* [Short exercise]:
Gather the lines from the material that contain "rigid".

[BEGIN]

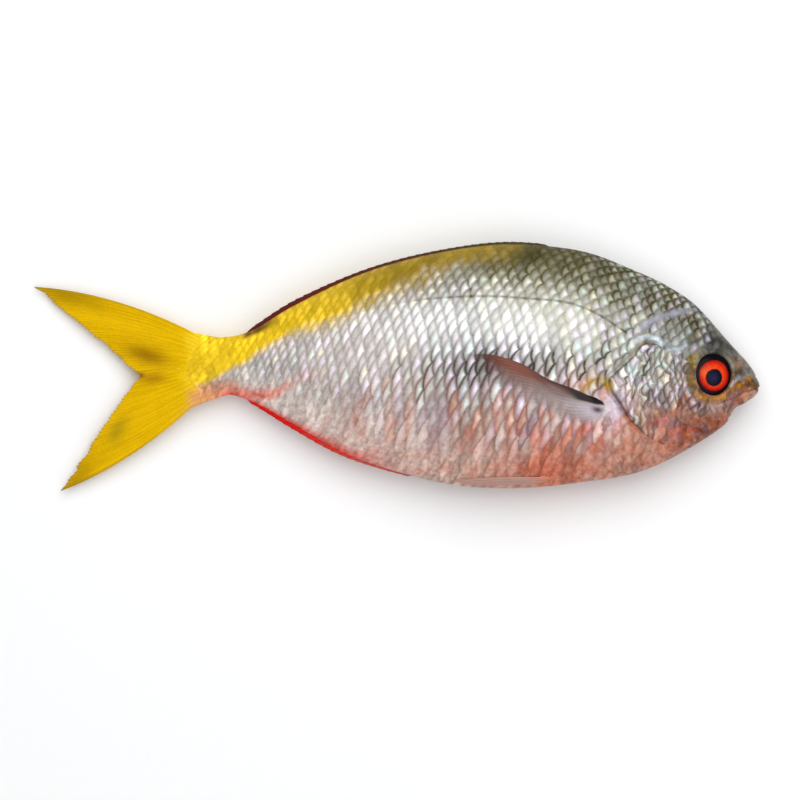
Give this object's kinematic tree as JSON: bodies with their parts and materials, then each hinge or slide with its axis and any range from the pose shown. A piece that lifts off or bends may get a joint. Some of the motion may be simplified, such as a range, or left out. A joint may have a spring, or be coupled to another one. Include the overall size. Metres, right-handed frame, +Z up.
{
  "type": "whole raw fish",
  "caption": "Whole raw reef fish lying on its side: deep oval scaled body, large eye, forked yellow tail and fins folded against the body.",
  "frame": {"origin": "middle of the underside of the bounding box, on the surface that the fish lies on", "axes": "+X towards the snout, +Y towards the back, +Z up out of the right flank"},
  "size_m": [0.2998, 0.103, 0.04],
  "materials": {
    "skin": "wet silver scales, yellow towards the tail and pink on the belly",
    "eye": "wet, with a red ring round a black pupil",
    "tail_fin": "damp yellow membrane over fine rays",
    "dorsal_fin": "damp dark membrane folded along the back",
    "anal_fin": "damp red membrane folded along the belly",
    "paired_fins": "damp pinkish translucent membrane over fine rays"
  },
  "bodies": {
    "root": {"body": "skin", "right_eye": "eye", "left_eye": "eye", "caudal_fin": "tail_fin", "dorsal_fin": "dorsal_fin", "anal_fin": "anal_fin", "right_pectoral_fin": "paired_fins", "left_pectoral_fin": "paired_fins", "right_pelvic_fin": "paired_fins", "left_pelvic_fin": "paired_fins"}
  },
  "joints": []
}
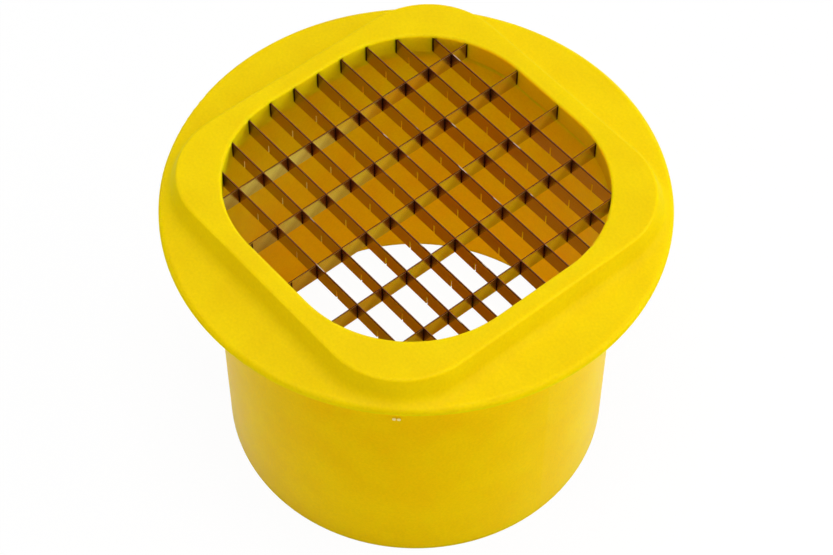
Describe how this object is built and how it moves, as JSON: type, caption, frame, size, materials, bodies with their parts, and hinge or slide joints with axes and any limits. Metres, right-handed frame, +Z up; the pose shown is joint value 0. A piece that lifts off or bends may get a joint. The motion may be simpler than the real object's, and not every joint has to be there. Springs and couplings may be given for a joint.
{
  "type": "french fry cutter",
  "caption": "Drop-through french fry cutter: a round flanged plastic tube with a raised square collar and a fixed grid of steel blades across its mouth.",
  "frame": {"origin": "centre of the tube's foot, on the surface the cutter stands on", "axes": "+Z up along the tube, against the way the potato goes; +X along the long blades, +Y along the cross blades"},
  "size_m": [0.1668, 0.1668, 0.1197],
  "materials": {
    "yellow_plastic": "smooth moulded, a little translucent",
    "blade_steel": "rolled strip with a ground top edge"
  },
  "bodies": {
    "root": {"top_frame": "yellow_plastic", "guide_tube": "yellow_plastic", "long_blade_01": "blade_steel", "long_blade_02": "blade_steel", "long_blade_03": "blade_steel", "long_blade_04": "blade_steel", "long_blade_05": "blade_steel", "long_blade_06": "blade_steel", "long_blade_07": "blade_steel", "long_blade_08": "blade_steel", "long_blade_09": "blade_steel", "long_blade_10": "blade_steel", "cross_blade_01": "blade_steel", "cross_blade_02": "blade_steel", "cross_blade_03": "blade_steel", "cross_blade_04": "blade_steel", "cross_blade_05": "blade_steel"}
  },
  "joints": []
}
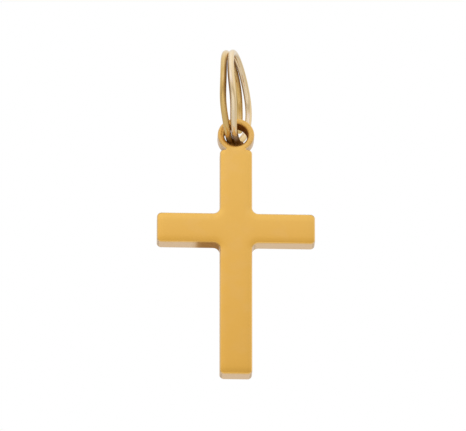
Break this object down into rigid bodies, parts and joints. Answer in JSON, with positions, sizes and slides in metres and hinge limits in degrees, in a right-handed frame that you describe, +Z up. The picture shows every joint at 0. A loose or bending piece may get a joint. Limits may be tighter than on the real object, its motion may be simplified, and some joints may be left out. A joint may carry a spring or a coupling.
{
  "type": "cross pendant",
  "caption": "Small flat polished cross with rounded edges and an eyelet, hanging freely on a split ring that a neck chain passes through.",
  "frame": {"origin": "inside top of the split ring, where a neck chain bears", "axes": "+Z up to the chain, -Y out of the cross's face, +X to the viewer's right; the cross's arms run along X"},
  "size_m": [0.012, 0.0075, 0.0271],
  "materials": {
    "polished_gold": "polished gold plating",
    "ring_gold": "polished pale gold plating"
  },
  "bodies": {
    "ring": {"split_ring": "ring_gold"},
    "cross": {"cross": "polished_gold"}
  },
  "joints": [
    {"name": "cross_swing", "type": "hinge", "parent": "ring", "child": "cross", "pos_m": [0, 0, -0.00658], "axis": [0, 1, 0], "range_deg": [-150, 150]}
  ]
}
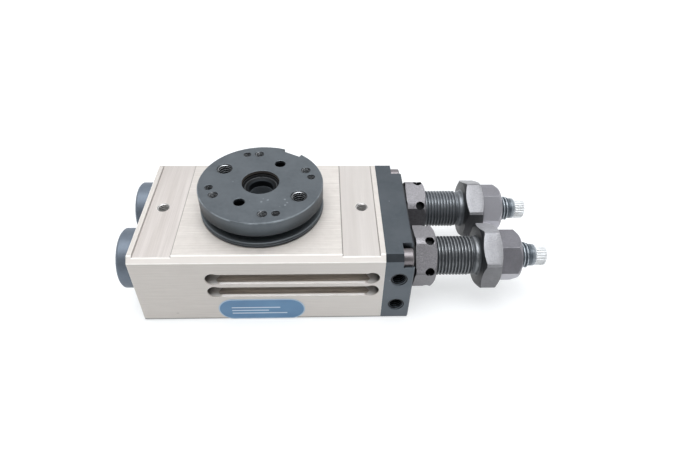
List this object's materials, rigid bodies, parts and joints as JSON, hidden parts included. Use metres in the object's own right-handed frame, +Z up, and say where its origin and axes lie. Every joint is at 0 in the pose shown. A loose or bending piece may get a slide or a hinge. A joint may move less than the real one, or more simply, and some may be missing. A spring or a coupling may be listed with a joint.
{
  "type": "rotary pneumatic actuator",
  "caption": "Compact twin-rack pneumatic swivel unit: air drives a hollow turntable between adjustable end stops with built-in shock absorbers.",
  "frame": {"origin": "on the turntable axis, at the underside of the housing", "axes": "+Z up out of the turntable, +X along the cylinders towards the shock absorbers, -Y towards the side with the sensor slots and air ports"},
  "size_m": [0.128, 0.0454, 0.0356],
  "materials": {
    "anodised_housing": "satin champagne anodise",
    "dark_anodise": "matte blue-grey hard anodise",
    "dark_cap": "satin blue-grey anodise",
    "label_blue": "printed film, plain",
    "seal_rubber": "matte black",
    "screw_steel": "satin",
    "bearing_steel": "ground",
    "spring_steel": "satin",
    "magnet": "bonded magnet, dark grey",
    "guide_plastic": "filled polymer, tan",
    "burnished_steel": "grey-brown burnished, fine grain",
    "blackened_steel": "blue-black oxide",
    "bright_knob": "bright nickel"
  },
  "bodies": {
    "housing": {"housing": "anodised_housing", "front_cylinder_cap": "dark_cap", "rear_cylinder_cap": "dark_cap", "cap_seals": "seal_rubber", "end_plate": "dark_anodise", "end_plate_seals": "seal_rubber", "end_plate_screws": "screw_steel", "name_label": "label_blue", "upper_bearing_outer_ring": "bearing_steel", "lower_bearing_outer_ring": "bearing_steel", "bearing_retainer": "screw_steel", "retainer_screws": "screw_steel", "bottom_cover": "dark_cap", "cover_circlip": "spring_steel", "stop_seal_washers": "seal_rubber"},
    "turntable": {"turntable": "dark_anodise", "pinion_shaft": "bearing_steel", "table_pin": "bearing_steel", "upper_bearing_inner_ring": "bearing_steel", "lower_bearing_inner_ring": "bearing_steel", "shaft_circlip": "spring_steel"},
    "upper_ball_set": {"upper_bearing_balls": "bearing_steel"},
    "lower_ball_set": {"lower_bearing_balls": "bearing_steel"},
    "front_rack": {"front_rack_piston": "bearing_steel", "front_piston_seals": "seal_rubber", "front_guide_rings": "guide_plastic", "position_magnet": "magnet"},
    "rear_rack": {"rear_rack_piston": "bearing_steel", "rear_piston_seals": "seal_rubber", "rear_guide_rings": "guide_plastic"},
    "front_stop": {"front_stop_sleeve": "burnished_steel", "front_absorber_body": "blackened_steel", "front_absorber_nut": "burnished_steel", "front_absorber_gland": "guide_plastic", "front_absorber_spring": "spring_steel"},
    "front_locknut": {"front_stop_locknut": "burnished_steel"},
    "front_knob": {"front_absorber_knob": "bright_knob"},
    "front_rod": {"front_absorber_rod": "bearing_steel"},
    "rear_stop": {"rear_stop_sleeve": "burnished_steel", "rear_absorber_body": "blackened_steel", "rear_absorber_nut": "burnished_steel", "rear_absorber_gland": "guide_plastic", "rear_absorber_spring": "spring_steel"},
    "rear_locknut": {"rear_stop_locknut": "burnished_steel"},
    "rear_knob": {"rear_absorber_knob": "bright_knob"},
    "rear_rod": {"rear_absorber_rod": "bearing_steel"}
  },
  "joints": [
    {"name": "turntable_swivel", "type": "hinge", "parent": "housing", "child": "turntable", "pos_m": [0, 0, 0.0239], "axis": [0, 0, 1], "range_deg": [-60, 120]},
    {"name": "upper_balls_roll", "type": "hinge", "parent": "housing", "child": "upper_ball_set", "pos_m": [0, 0, 0.0239], "axis": [0, 0, 1], "range_deg": [-26.9, 53.3]},
    {"name": "lower_balls_roll", "type": "hinge", "parent": "housing", "child": "lower_ball_set", "pos_m": [0, 0, 0.0071], "axis": [0, 0, 1], "range_deg": [-26.71, 52.92]},
    {"name": "front_rack_slide", "type": "slide", "parent": "housing", "child": "front_rack", "axis": [1, 0, 0], "range_m": [-0.00672, 0.01342]},
    {"name": "rear_rack_slide", "type": "slide", "parent": "housing", "child": "rear_rack", "axis": [1, 0, 0], "range_m": [-0.01342, 0.00672]},
    {"name": "front_stop_adjust", "type": "slide", "parent": "housing", "child": "front_stop", "axis": [1, 0, 0], "range_m": [0, 0.003]},
    {"name": "front_locknut_backoff", "type": "slide", "parent": "housing", "child": "front_locknut", "axis": [1, 0, 0], "range_m": [0, 0.001]},
    {"name": "front_absorber_stroke", "type": "slide", "parent": "front_stop", "child": "front_rod", "axis": [1, 0, 0], "range_m": [-0.00168, 0.00334], "deforming": ["front_absorber_spring"]},
    {"name": "front_damping_adjust", "type": "hinge", "parent": "front_stop", "child": "front_knob", "pos_m": [0.085, -0.01115, 0.01553], "axis": [1, 0, 0], "range_deg": [0, 330]},
    {"name": "rear_stop_adjust", "type": "slide", "parent": "housing", "child": "rear_stop", "axis": [1, 0, 0], "range_m": [0, 0.003]},
    {"name": "rear_locknut_backoff", "type": "slide", "parent": "housing", "child": "rear_locknut", "axis": [1, 0, 0], "range_m": [0, 0.001]},
    {"name": "rear_absorber_stroke", "type": "slide", "parent": "rear_stop", "child": "rear_rod", "axis": [1, 0, 0], "range_m": [-0.00334, 0.00168], "deforming": ["rear_absorber_spring"]},
    {"name": "rear_damping_adjust", "type": "hinge", "parent": "rear_stop", "child": "rear_knob", "pos_m": [0.085, 0.01115, 0.01553], "axis": [1, 0, 0], "range_deg": [0, 330]}
  ],
  "couplings": [
    {"joint": "upper_balls_roll", "follows": "turntable_swivel", "ratio": 0.44},
    {"joint": "lower_balls_roll", "follows": "turntable_swivel", "ratio": 0.4368},
    {"joint": "front_rack_slide", "follows": "turntable_swivel", "m_per_rad": 0.0064},
    {"joint": "rear_rack_slide", "follows": "turntable_swivel", "m_per_rad": -0.0064},
    {"joint": "front_absorber_stroke", "follows": "turntable_swivel", "m_per_rad": 0.0015915},
    {"joint": "rear_absorber_stroke", "follows": "turntable_swivel", "m_per_rad": -0.0015915}
  ]
}
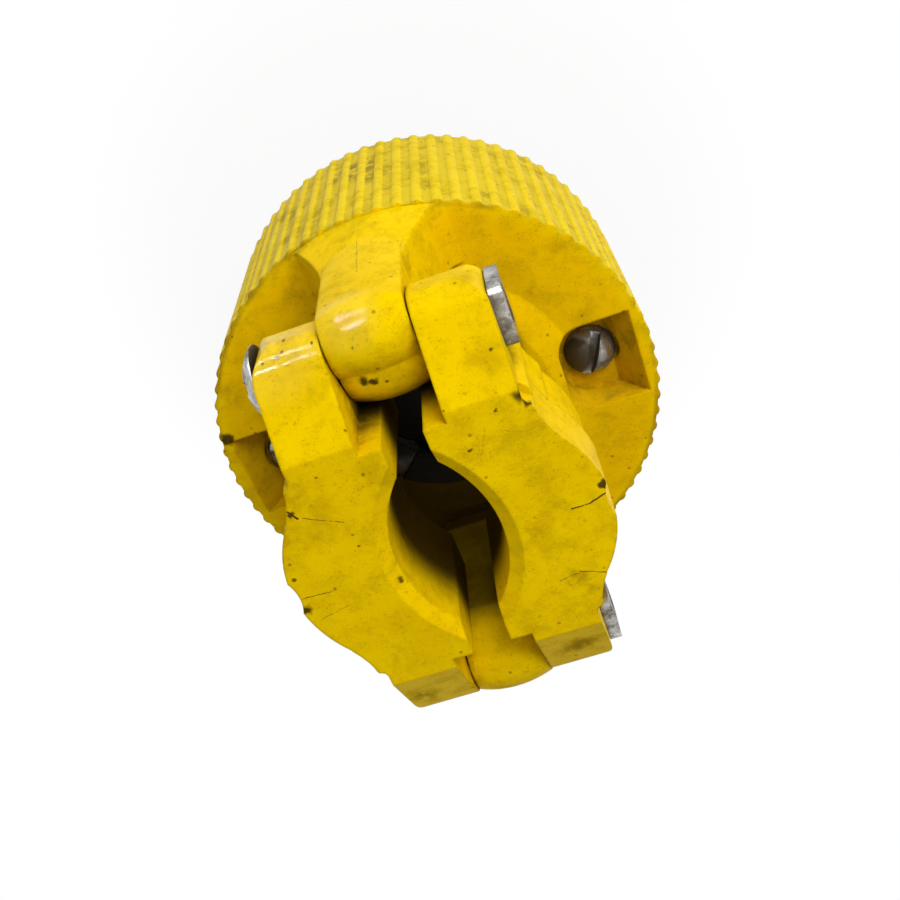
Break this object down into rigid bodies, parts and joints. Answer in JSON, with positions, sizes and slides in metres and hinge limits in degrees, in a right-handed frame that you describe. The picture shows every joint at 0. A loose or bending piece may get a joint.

[END]

* [Finished exercise]:
Break this object down into rigid bodies, parts and joints. Answer in JSON, with positions, sizes and slides in metres and hinge limits in degrees, in a right-handed frame that you describe, +Z up. The picture shows every joint at 0. A loose or bending piece may get a joint. Limits may be tighter than on the real object, its motion may be simplified, and some joints may be left out. A joint may carry a spring or a coupling.
List this object's materials, rigid bodies, parts and joints as JSON, hidden parts included. Use metres in the object's own right-handed frame, +Z up, and say where its origin and axes lie. Every joint is at 0 in the pose shown. A loose or bending piece may get a slide or a hinge. A joint may move less than the real one, or more simply, and some may be missing. A spring or a coupling may be listed with a joint.
Break this object down into rigid bodies, parts and joints. Answer in JSON, with positions, sizes and slides in metres and hinge limits in degrees, in a right-handed frame that you describe. The picture shows every joint at 0. A loose or bending piece may get a joint.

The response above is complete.